Woolworths conducted a sale process in respect of its HTH and Masters businesses, and Metcash was a bidder for HTH.

Metcash’s Mitre 10 business is a wholesaler of hardware and home-improvement products to independent retailers, including those trading under Metcash’s Mitre 10 and True Value Hardware brands. Metcash also offers support services to retailers trading under its brand banners. Metcash supplies products to about 325 Mitre 10 and True Value Hardware bannered retailers and about 500 non-bannered retailers.

HTH (previously operating as Danks) was a wholesaler of hardware and home improvement products to independent retailers, including those that operated under its brands Home Timber & Hardware, Thrifty-Link, Hardings Hardware and Hudson Building Supplies. HTH supplies over 400 bannered retail stores, comprising a mix of company-owned and independent businesses. It also supplies about 1000 non-bannered retailers.

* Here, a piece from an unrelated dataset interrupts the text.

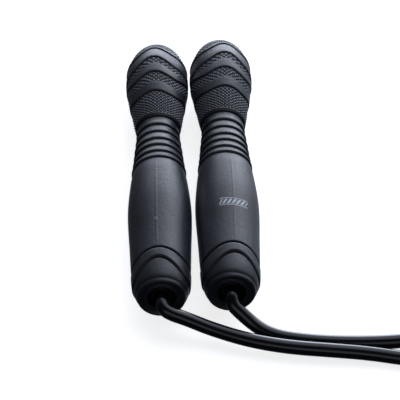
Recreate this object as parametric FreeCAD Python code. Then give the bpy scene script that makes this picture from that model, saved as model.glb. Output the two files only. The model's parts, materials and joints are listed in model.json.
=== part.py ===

The ACCC looked closely at the competition issues surrounding Metcash acquiring its only rival full-service wholesaler, and received a range of feedback from affected hardware retailers, many of which are small businesses. The review also took account of the indirect competitive constraint on Metcash’s wholesale activities from the large national retailer Bunnings.

The purpose of the undertaking we accepted is to give independent retailers the ability to bypass Metcash by using buying groups or negotiating directly with manufacturers. It also intends to facilitate entry by any new wholesaler that may emerge. Metcash also undertook not to discriminate against independent hardware retailers in favour of its own stores.

Retailers trading under the Home Timber & Hardware, Thrifty-Link, True Value Hardware or Mitre 10 banners can decide to leave those brands and establish themselves as unbannered independent retailers. The undertaking prevents Metcash restricting independent hardware stores from acquiring products from non-Metcash sources.

Public s. 87B undertakings are summarised in appendix 8.